Del Martin, vice-chairwoman of the Giving USA Foundation, doubts that Buffett's gift will inspire average Americans to step up their contributions, as last year's disasters did. But she hopes it will prompt wealthy individuals to think about how they give. "I hope it will inspire people of means to think about giving money to existing organizations rather than setting up their own," Martin says. "We haven't seen this before -- someone giving a large amount to another foundation because they trust in the work."

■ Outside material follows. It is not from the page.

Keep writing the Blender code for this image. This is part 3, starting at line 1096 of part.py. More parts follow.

Here are some suggestions to stretch your charitable contributions in a way that would make Buffett proud. And like him, you can enjoy watching the effects of your legacy while you're still around. You also get to lower your tax bill in the process.

Donor-advised funds

If you want to create a philanthropic legacy while getting the maximum tax benefit from your largesse, consider a donor-advised fund. With this charitable-giving fund, you turn over assets to an intermediary organization run by a financial services firm, a community foundation or charitable group. (Fidelity, T. Rowe Price, Schwab and Vanguard all offer donor-advised funds.) You get a tax deduction in the year you make the contribution and then you advise the program how to disburse the money. The fund's sponsor handles the paperwork.

While the specifics of setting up an account vary by sponsor, many of the steps are identical. You donate cash, stock or other assets, such as real estate or art, to a sponsor. Stocks and other noncash donations are then sold and the proceeds are either added to a common pool or placed into the donor's account. In return for the donation (perhaps $10,000 to start, although subsequent donations can be smaller) the donor can direct money to registered charities. Contributing noncash assets to a donor fund cuts a pile of red tape -- especially if the donation includes appreciated assets -- and avoids the capital-gains taxes you would incur if you sold them on your own.

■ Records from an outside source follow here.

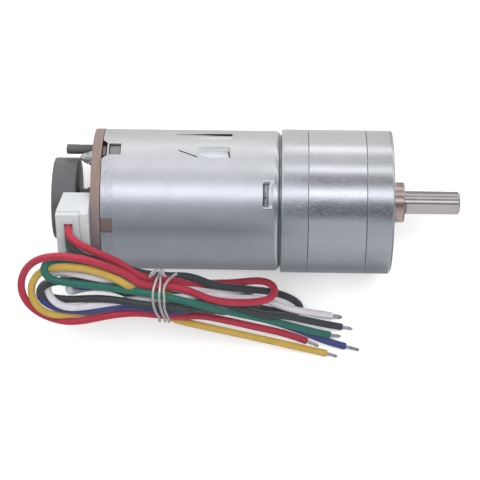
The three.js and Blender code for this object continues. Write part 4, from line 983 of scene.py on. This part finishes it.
COVER_PROFILE = [
    (3.05, -2.4, 0.05), (GEARBOX_BORE, -2.4, 0.3), (GEARBOX_BORE, COVER_BACK, 0.05),
    (GEARBOX_R, COVER_BACK, 0.1), (GEARBOX_R, 0, 0.5), (3.64, 0, 0.08), (3.64, -0.5, 0.04),
    (3.05, -0.5, 0.04),
]
COUNTERBORE = [
    (0, -3), (SCREW_HOLE_R, -3), (SCREW_HOLE_R, -1.25), (1.57, -1.25), (1.57, -0.12),
    (1.72, 0.02), (1.72, 1), (0, 1),
]
gearbox_shell(
    "front_cover_fine", COVER_PROFILE, "plated_steel", "gearbox_front_cover",
    [tapped_hole(y, 0) for y in (8.5, -8.5)]
    + [lathe("cutter", COUNTERBORE, seg=48, y=y, z=z) for y, z in COVER_SCREWS]
    + [rod_cutter(PIN_HOLE_R, -3, -1.3, *hole) for hole in PIN_HOLES],
)

ring_front = COVER_BACK - SEAM
RING_PROFILE = [
    (GEARBOX_BORE, RING_BACK, 0.05), (GEARBOX_R, RING_BACK, 0.1),
    (GEARBOX_R, ring_front, 0.1), (GEARBOX_BORE, ring_front, 0.05),
]
gearbox_shell("gearbox_ring_fine", RING_PROFILE, "ring_steel", "gearbox_ring")

rear_front = RING_BACK - SEAM
rear_inside = GEARBOX_BACK + 2.15
REAR_PROFILE = [
    (3.6, GEARBOX_BACK, 0.05), (GEARBOX_R, GEARBOX_BACK, 0.3), (GEARBOX_R, rear_front, 0.1),
    (GEARBOX_BORE, rear_front, 0.05), (GEARBOX_BORE, rear_inside, 0.2), (3.6, rear_inside, 0.05),
]
MOTOR_SCREW_HOLE = [(0, -21), (1.1, -21), (1.1, -17.95), (1.8, -17.95), (1.8, -16), (0, -16)]
gearbox_shell(
    "rear_cover_fine", REAR_PROFILE, "plated_steel", "gearbox_rear_cover",
    [rod_cutter(SCREW_HOLE_R, GEARBOX_BACK + 0.5, -16, *hole) for hole in COVER_SCREWS]
    + [rod_cutter(PIN_HOLE_R, GEARBOX_BACK + 0.6, -16, *hole) for hole in PIN_HOLES]
    + [lathe("cutter", MOTOR_SCREW_HOLE, seg=40, y=y, z=z) for y, z in MOTOR_SCREWS],
)

BUSH_PROFILE = [
    (2.07, -3.95, 0.1), (3.0, -3.95, 0.1), (3.0, -0.08), (3.5, -0.08, 0.03), (3.5, 2.35, 0.32),
    (2.35, 2.35, 0.05), (2.07, 2.12, 0.03),
]
bush = lathe("output_bush_fine", BUSH_PROFILE, "bronze", 128, closed=True)
place(bush, "output_bush")


def output_shaft():
    """D-cut with a clean run-out, a chamfered tip and a turned centre mark"""
    profile = [
        (0, -8.3), (1.5, -8.3, 0.12), (1.6, -5.7), (SHAFT_R, -5.7, 0.05), (SHAFT_R, -4.55),
        (1.55, -4.55), (1.55, -4.1), (SHAFT_R, -4.1), (SHAFT_R, SHAFT_END - 0.35, 0.06),
        (1.66, SHAFT_END, 0.08), (0.5, SHAFT_END, 0.04), (0.0, SHAFT_END - 0.2),
    ]
    shaft = lathe("output_shaft_fine", profile, "turned_shaft", 128)
    out_y, out_z = around(1, -50)
    side_y, side_z = around(1, 40)
    # (x, height above the axis) of what the flat takes away
    flat = [(2.75, 1.5), (14, 1.5), (14, 3.2), (1.75, 3.2), (2.4, 1.85)]

    def to3d(u, v, w):
        return (u, out_y * v + side_y * w, out_z * v + side_z * w)

    cut(shaft, [prism("cutter", flat, -3, 3, to3d)])
    tidy(shaft, 20)
    round_normals(shaft, SHAFT_R)
    place(shaft, "output_shaft", "output")


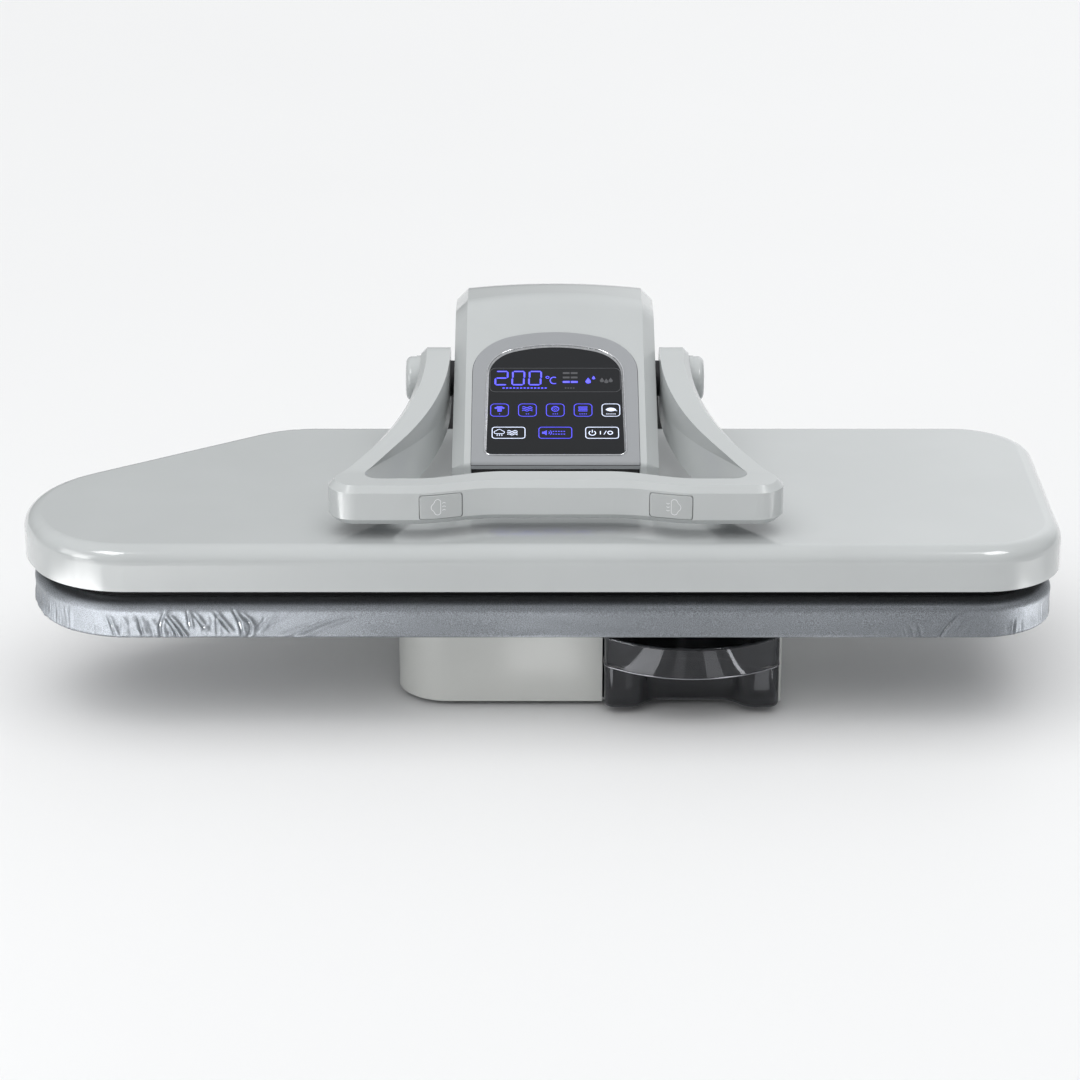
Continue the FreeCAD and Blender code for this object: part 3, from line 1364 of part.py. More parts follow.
def make_arm_housing():
    """White column housing: crowned, chamfered at both ends, hollow and open below."""
    straight = number(S.column_half - S.column_chamfer)
    end = number(S.column_half)
    chamfer = number(S.column_chamfer)
    wall = number(S.column_wall)
    middle = number(S.arm_place)
    solid = column_solid(0, straight, end, chamfer, number(S.head_top))
    hollow = column_solid(wall, straight - wall, end - wall, chamfer, number(S.head_top) - 2)
    solid = solid.cut(hollow)
    window = Part.Face(flat_wire(bezel_corners(4))).extrude(FreeCAD.Vector(0, 0, 30))
    window.Placement = face_frame().multiply(FreeCAD.Placement(FreeCAD.Vector(0, 0, -20), FreeCAD.Rotation()))
    seat = Part.Face(flat_wire(bezel_corners(-0.15))).extrude(FreeCAD.Vector(0, 0, 20))
    seat.Placement = face_frame().multiply(FreeCAD.Placement(FreeCAD.Vector(0, 0, -1.25), FreeCAD.Rotation()))
    pane = Part.Face(flat_wire(lens_corners(0))).extrude(FreeCAD.Vector(0, 0, 20))
    pane.Placement = face_frame().multiply(FreeCAD.Placement(FreeCAD.Vector(0, 0, -2.4), FreeCAD.Rotation()))
    head = number(S.head_top)
    recess_half = number(S.bezel_half) + 0.15
    back = number(S.face_start_y)
    recess = Part.makeBox(recess_half * 2, 7, 40, FreeCAD.Vector(middle - recess_half, back - 7, head - 1))
    pocket_half = recess_half + wall
    corner = FreeCAD.Vector(middle - pocket_half, back - 5, head)
    pocket_wall = Part.makeBox(pocket_half * 2, 5 + wall, 27, corner)
    solid = solid.cut(recess).fuse(pocket_wall.cut(recess))
    lip_seat = Part.makeBox(recess_half * 2, 6, 20, FreeCAD.Vector(-recess_half, -5, -1.25))
    lip_seat.Placement = face_frame()
    solid = solid.cut([window, seat, pane, lip_seat])
    across = FreeCAD.Vector(1, 0, 0)
    left = S.arm_place - 100
    rest = SPRING_RADIUS + SPRING_WIRE
    rest_half = SPRING_START + REST_HALF + 2
    holes = [
        Part.makeCylinder(number(S.axle_radius) + 0.3, 200, vector(left, S.hinge_y, S.hinge_z), across),
        Part.makeCylinder(number(S.shaft_radius) + 0.3, 200, vector(left, S.pivot_y, S.pivot_z), across),
        Part.makeBox(rest_half * 2, REST_REAR + 15, 44.5 - rest,
                     vector(S.arm_place - rest_half, S.hinge_y - REST_REAR - 5, S.hinge_z - 43)),
        Part.makeBox(REAR_WINDOW_HALF * 2, 8, REAR_WINDOW_HIGH - REAR_WINDOW_LOW,
                     vector(S.arm_place - REAR_WINDOW_HALF, S.column_rear - 6, REAR_WINDOW_LOW)),
    ]
    solid = solid.cut(holes)
    return node(feature("arm_housing", solid.removeSplitter()), "arm_housing")


def make_column_gasket():
    """Black strip in the recess under the panel."""
    half = S.bezel_half - 0.2
    back = S.face_start_y
    strip = box("column_gasket", (S.arm_place - half, back - 2, S.head_top), (S.arm_place + half, back, 184))
    return node(strip, "column_gasket")


def make_arm_rear_cover():
    """Louvred service cover in the column's rear window."""
    half = REAR_WINDOW_HALF - 0.3
    rear = S.column_rear
    plate = box("rear_plate", (S.arm_place - half, rear - 3, REAR_WINDOW_LOW + 0.3),
                (S.arm_place + half, rear - 0.2, REAR_WINDOW_HIGH - 0.3))
    lips = []
    for side in (-1, 1):
        edge = S.arm_place + side * (REAR_WINDOW_HALF - 1)
        lips.append(box("rear_lip", (edge - 6, rear - 5.5, REAR_WINDOW_LOW + 2),
                        (edge + 6, rear - 3, REAR_WINDOW_HIGH - 2)))
    slots = []
    for i in range(5):
        z = REAR_WINDOW_LOW + 12 + 8 * i
        slots.append(box("louvre", (S.arm_place - 34, rear - 7, z), (S.arm_place + 34, rear + 1, z + 3)))
    for side in (-1, 1):
        hole = rod("cover_hole", (S.arm_place + side * 44, rear - 7, 177), "Y", S.screw_radius + 0.1, 8)
        slots.append(hole)
    return node(cut("arm_rear_cover", fuse("rear_solid", [plate] + lips), slots), "arm_rear_cover")


def make_rear_cover_screws():
    screws = []
    for side in (-1, 1):
        x = S.arm_place + side * 44
        head = rod("rear_screw_head", (x, S.column_rear - 0.2, 177), "Y", 3, 1.4)
        shank = rod("rear_screw_shank", (x, S.column_rear - 12, 177), "Y", S.screw_radius, 11.8)
        screws.append(fuse("rear_screw", [head, shank]))
    return node(group("rear_cover_screws", screws), "rear_cover_screws")


def place_on_face(piece):
    """Moves a piece from its own flat frame onto the sloping face."""
    piece.Placement = FreeCAD.Placement(FreeCAD.Vector(), FreeCAD.Rotation(FreeCAD.Vector(1, 0, 0), 1))
    move(piece, (S.arm_place, S.face_start_y, S.face_start_z))
    drive(piece, "Placement.Rotation.Angle", S.face_slope)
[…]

Donor-advised funds have advantages over both private foundations and direct contributions to charity, including a bigger tax deduction. You can deduct up to 50% of your adjusted gross income for cash contributions and 30% of AGI for securities or other assets with a donor fund, compared with 30% and 20%, respectively, for donations to a private foundation.

In a way, setting up a donor-advised fund is not all that different from Buffett's approach because it lets you park your contributions while you decide how to disburse them. "Donor-advised funds are terrific because they enable people to separate the issues of tax planning and charitable giving," says Richman. "It supports a more thoughtful process about the recipient of your gifts without the time pressure of deciding by the end of the tax year or when a stock you want to donate has appreciated significantly." (Read Knight Kiplinger's recent column on donor-advised funds.)

A gift that gives back

Donor-advised funds let you see the results of your generosity during your lifetime. But another method -- a charitable remainder trust -- is a gift that helps you now by giving you income and helps your favorite charities later, after your death. It can be a wise move just before retirement, giving you a big tax deduction during your peak earning years and creating added income in retirement.

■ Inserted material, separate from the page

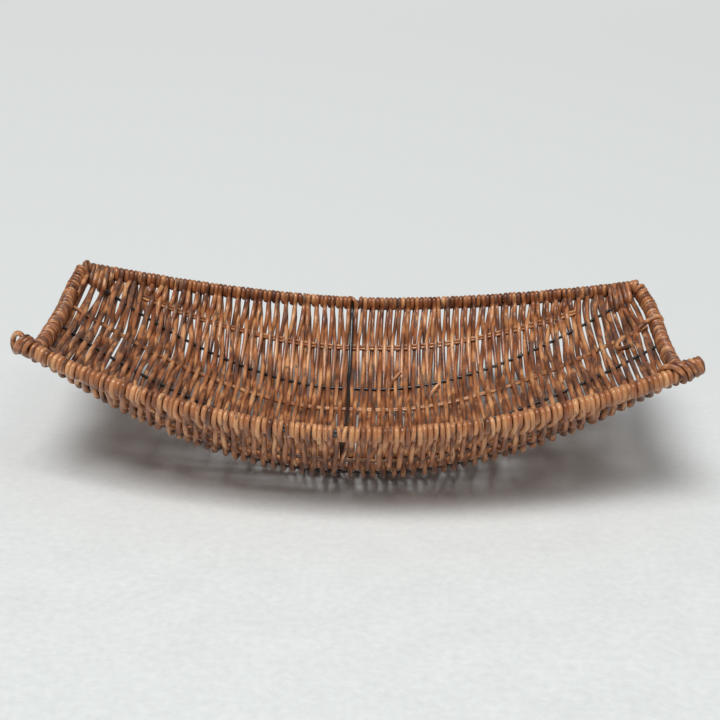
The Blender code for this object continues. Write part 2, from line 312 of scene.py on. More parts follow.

Here's how a charitable remainder trust works: You make an irrevocable gift of cash or, ideally, stocks or other appreciated assets, to the trust.


You can be your own trustee, so you don't give up control of the assets entirely. You designate an income beneficiary (possibly you and your spouse) to receive the income from the trust. You get an income-tax deduction for the estimated value of the assets that will be left to the charity after your income interest ends. After the death of the last income beneficiary (or at the end of a specified number of years) the charity gets whatever assets remain in the trust. Charitable remainder trusts generally make sense if the assets total $100,000 or more.

Do your research

Whether you set aside $10,000 to establish a donor-advised fund or $100,000 to set up a charitable remainder trust -- and even if your gift contains fewer zeroes -- you must scrutinize the beneficiaries of your generosity. Before handing over money, take a look at the following Web sites that analyze hundreds of philanthropic groups to ensure that your dollars are well spent.

A good place to start is the BBB Wise Giving Alliance (www.give.org), which is affiliated with the Council of Better Business Bureaus. The Alliance offers free reports on 500 national nonprofit organizations, including most major charities. Each report analyzes the organizations' success in meeting 20 "standards of charity accountability," such as how the charity is run, the share of income that goes to program services and the nonprofit's willingness to disclose information.

Another watchdog is Charity Navigator (www.charitynavigator.org), an online service that provides free evaluation of the financial health of 4,700 charities. It looks at financial performance and assigns star ratings -- from zero to four -- on measures such as whether a charity keeps administrative and fundraising costs to a reasonable level and whether it has enough revenue growth and working capital to be stable for the long term. Charity Navigator suggests donors consider only charities that spend at least 65% of their budget on programs and services.

The most extensive site is GuideStar (www.guidestar.org), which reviews 1.5 million nonprofits. A basic search, which is free, tells you whether the IRS has approved the charity to accept tax-deductible contributions.